Stored entries:
[BEGIN]

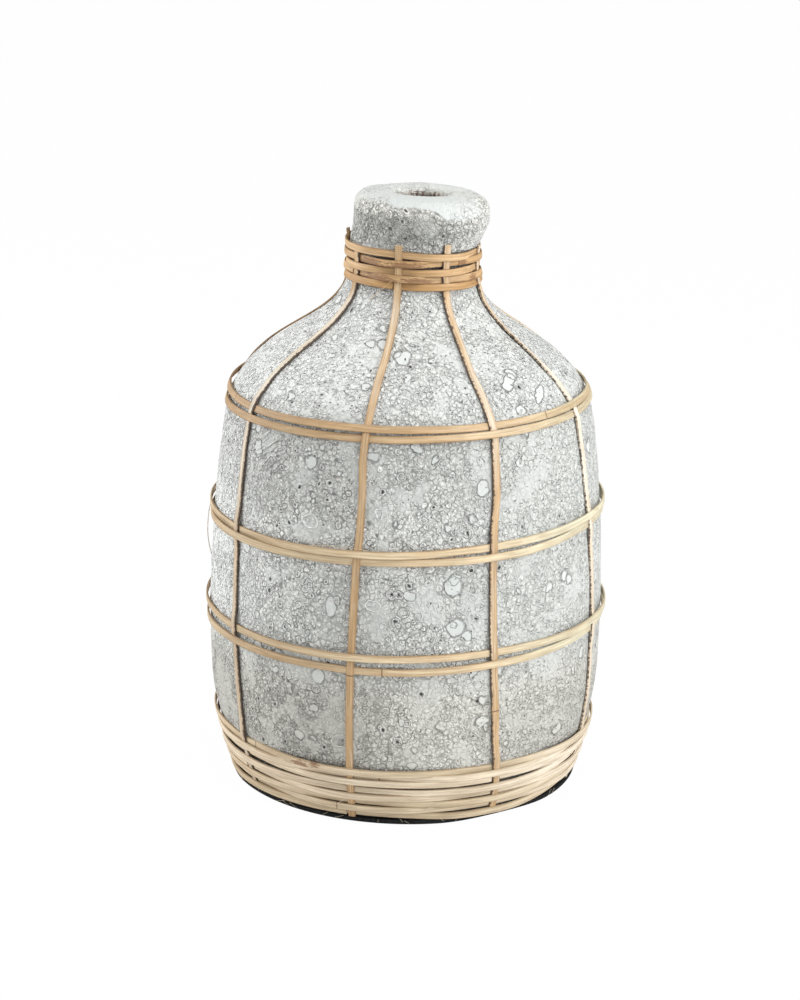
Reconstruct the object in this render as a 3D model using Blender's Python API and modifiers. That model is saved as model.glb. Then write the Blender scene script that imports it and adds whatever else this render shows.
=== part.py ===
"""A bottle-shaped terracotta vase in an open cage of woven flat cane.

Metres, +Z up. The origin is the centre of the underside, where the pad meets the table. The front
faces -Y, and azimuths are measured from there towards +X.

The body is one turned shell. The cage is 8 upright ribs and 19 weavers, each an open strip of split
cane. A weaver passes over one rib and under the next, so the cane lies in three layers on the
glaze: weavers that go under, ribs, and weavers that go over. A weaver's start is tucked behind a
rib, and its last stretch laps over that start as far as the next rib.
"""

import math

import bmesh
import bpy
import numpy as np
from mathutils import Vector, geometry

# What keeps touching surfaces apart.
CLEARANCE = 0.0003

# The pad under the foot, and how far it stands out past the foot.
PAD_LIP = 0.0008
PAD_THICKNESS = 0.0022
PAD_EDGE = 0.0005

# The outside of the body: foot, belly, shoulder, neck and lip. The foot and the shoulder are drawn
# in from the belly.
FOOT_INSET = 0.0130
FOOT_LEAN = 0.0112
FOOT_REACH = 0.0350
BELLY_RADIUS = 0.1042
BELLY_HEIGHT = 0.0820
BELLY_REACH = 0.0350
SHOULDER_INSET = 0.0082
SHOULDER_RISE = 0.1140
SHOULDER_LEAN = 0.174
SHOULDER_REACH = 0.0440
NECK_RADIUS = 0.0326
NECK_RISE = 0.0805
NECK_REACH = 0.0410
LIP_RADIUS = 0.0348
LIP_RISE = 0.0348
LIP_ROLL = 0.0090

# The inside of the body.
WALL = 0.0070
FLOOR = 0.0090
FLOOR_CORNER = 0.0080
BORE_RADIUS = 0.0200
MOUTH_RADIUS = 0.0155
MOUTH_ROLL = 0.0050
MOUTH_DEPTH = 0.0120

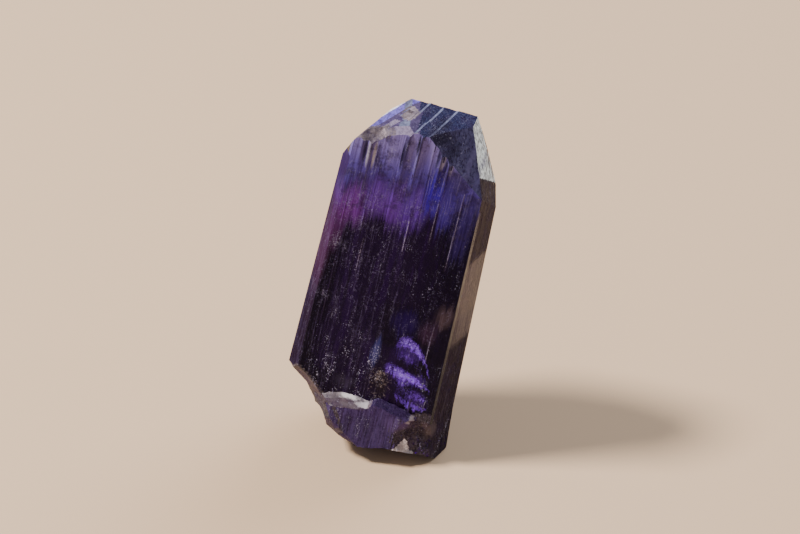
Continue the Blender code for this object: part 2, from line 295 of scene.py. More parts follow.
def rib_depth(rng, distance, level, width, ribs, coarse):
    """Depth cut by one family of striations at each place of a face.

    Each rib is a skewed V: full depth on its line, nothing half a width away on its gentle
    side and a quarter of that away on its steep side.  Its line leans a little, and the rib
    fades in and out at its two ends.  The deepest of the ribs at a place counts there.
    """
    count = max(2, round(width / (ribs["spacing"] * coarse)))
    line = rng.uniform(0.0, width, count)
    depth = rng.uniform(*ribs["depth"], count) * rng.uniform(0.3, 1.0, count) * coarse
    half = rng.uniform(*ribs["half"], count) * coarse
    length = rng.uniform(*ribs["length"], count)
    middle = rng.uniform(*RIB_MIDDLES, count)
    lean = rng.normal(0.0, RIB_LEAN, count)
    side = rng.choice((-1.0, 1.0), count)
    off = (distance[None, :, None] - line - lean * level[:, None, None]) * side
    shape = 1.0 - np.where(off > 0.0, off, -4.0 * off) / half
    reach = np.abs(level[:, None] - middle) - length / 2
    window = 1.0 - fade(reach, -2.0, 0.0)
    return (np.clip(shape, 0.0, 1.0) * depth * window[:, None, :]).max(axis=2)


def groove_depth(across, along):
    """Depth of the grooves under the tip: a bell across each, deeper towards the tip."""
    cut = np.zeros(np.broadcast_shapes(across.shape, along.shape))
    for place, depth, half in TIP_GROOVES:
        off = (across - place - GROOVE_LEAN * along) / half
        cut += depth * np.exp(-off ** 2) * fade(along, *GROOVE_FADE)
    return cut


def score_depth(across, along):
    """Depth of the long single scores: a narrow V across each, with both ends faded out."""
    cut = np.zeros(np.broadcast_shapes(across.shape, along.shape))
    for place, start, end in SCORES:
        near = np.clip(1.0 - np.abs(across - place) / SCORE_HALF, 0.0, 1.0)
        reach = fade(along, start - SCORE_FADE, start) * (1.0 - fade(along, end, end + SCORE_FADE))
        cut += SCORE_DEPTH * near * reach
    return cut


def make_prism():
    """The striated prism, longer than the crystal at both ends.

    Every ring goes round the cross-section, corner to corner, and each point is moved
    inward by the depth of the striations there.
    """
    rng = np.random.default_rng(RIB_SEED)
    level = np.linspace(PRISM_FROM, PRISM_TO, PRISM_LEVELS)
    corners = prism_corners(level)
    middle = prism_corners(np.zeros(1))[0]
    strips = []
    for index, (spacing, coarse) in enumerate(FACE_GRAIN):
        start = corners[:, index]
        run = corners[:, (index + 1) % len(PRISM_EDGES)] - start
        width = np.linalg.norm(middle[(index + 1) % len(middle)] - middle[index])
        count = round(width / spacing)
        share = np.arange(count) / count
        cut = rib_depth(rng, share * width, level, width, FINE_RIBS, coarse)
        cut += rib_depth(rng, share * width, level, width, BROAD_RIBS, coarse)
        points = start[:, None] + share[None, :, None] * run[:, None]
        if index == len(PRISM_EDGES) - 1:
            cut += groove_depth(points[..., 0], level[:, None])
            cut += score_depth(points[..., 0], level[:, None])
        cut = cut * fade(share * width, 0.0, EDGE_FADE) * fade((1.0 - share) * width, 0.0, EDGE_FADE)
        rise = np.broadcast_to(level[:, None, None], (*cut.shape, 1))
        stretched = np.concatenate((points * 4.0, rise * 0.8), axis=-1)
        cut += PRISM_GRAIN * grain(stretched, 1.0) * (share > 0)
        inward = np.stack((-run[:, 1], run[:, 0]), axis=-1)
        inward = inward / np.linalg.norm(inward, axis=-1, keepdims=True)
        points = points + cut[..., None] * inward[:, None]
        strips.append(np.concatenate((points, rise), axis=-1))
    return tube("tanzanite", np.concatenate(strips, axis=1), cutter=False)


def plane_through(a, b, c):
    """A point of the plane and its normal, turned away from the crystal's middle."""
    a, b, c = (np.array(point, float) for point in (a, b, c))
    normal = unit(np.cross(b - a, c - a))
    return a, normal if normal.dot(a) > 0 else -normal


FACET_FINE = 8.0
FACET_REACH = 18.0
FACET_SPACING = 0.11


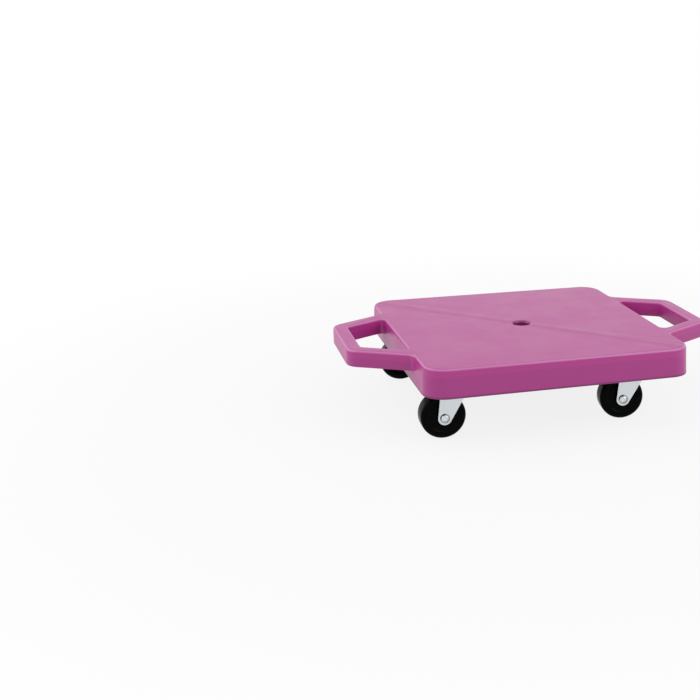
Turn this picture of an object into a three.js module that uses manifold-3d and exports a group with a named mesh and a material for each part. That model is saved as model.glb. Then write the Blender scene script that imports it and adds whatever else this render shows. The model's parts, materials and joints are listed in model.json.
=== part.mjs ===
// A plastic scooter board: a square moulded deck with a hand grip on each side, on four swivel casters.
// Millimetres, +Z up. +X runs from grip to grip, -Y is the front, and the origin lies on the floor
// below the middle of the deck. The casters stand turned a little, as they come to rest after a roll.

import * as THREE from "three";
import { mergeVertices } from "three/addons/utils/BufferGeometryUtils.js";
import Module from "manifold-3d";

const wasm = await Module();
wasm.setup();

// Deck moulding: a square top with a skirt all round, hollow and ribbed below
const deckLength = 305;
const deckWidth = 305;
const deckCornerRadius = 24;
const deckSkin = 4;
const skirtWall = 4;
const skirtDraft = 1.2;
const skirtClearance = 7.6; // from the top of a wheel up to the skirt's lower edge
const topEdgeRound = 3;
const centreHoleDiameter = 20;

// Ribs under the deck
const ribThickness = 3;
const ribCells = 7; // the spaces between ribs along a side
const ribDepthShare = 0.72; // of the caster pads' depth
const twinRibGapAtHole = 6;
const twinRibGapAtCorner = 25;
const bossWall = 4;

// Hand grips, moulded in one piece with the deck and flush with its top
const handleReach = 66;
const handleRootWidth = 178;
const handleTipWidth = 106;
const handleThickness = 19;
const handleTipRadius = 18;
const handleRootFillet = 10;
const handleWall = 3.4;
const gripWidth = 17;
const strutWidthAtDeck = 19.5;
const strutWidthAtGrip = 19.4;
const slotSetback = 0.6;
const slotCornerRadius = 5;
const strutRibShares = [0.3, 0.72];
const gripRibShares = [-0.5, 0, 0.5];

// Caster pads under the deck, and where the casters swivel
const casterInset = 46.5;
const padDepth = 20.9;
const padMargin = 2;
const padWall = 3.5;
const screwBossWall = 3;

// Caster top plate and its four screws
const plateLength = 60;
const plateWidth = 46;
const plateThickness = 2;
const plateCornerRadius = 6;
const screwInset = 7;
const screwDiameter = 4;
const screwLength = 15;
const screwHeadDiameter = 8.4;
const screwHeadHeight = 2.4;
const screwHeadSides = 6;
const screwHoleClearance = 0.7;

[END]

Beginning at the top of the data, extract each line through the line containing "faces -Y, and" and return those lines exactly, with nothing added.

__Expected answer__
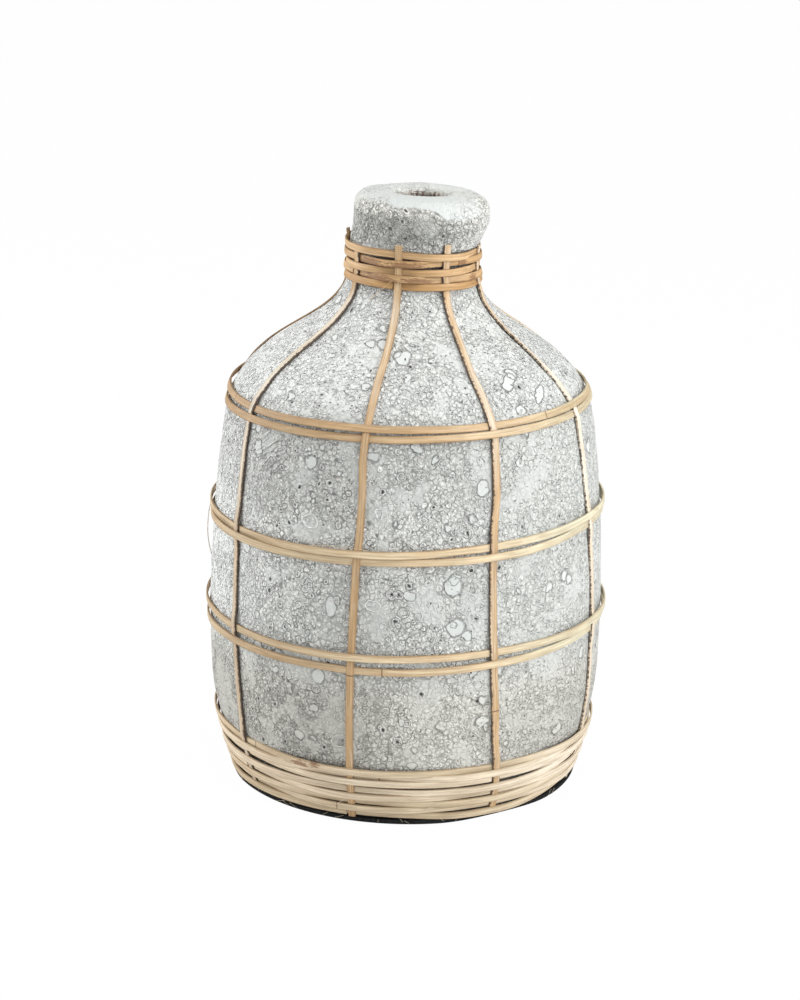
Reconstruct the object in this render as a 3D model using Blender's Python API and modifiers. That model is saved as model.glb. Then write the Blender scene script that imports it and adds whatever else this render shows.
=== part.py ===
"""A bottle-shaped terracotta vase in an open cage of woven flat cane.

Metres, +Z up. The origin is the centre of the underside, where the pad meets the table. The front
faces -Y, and azimuths are measured from there towards +X.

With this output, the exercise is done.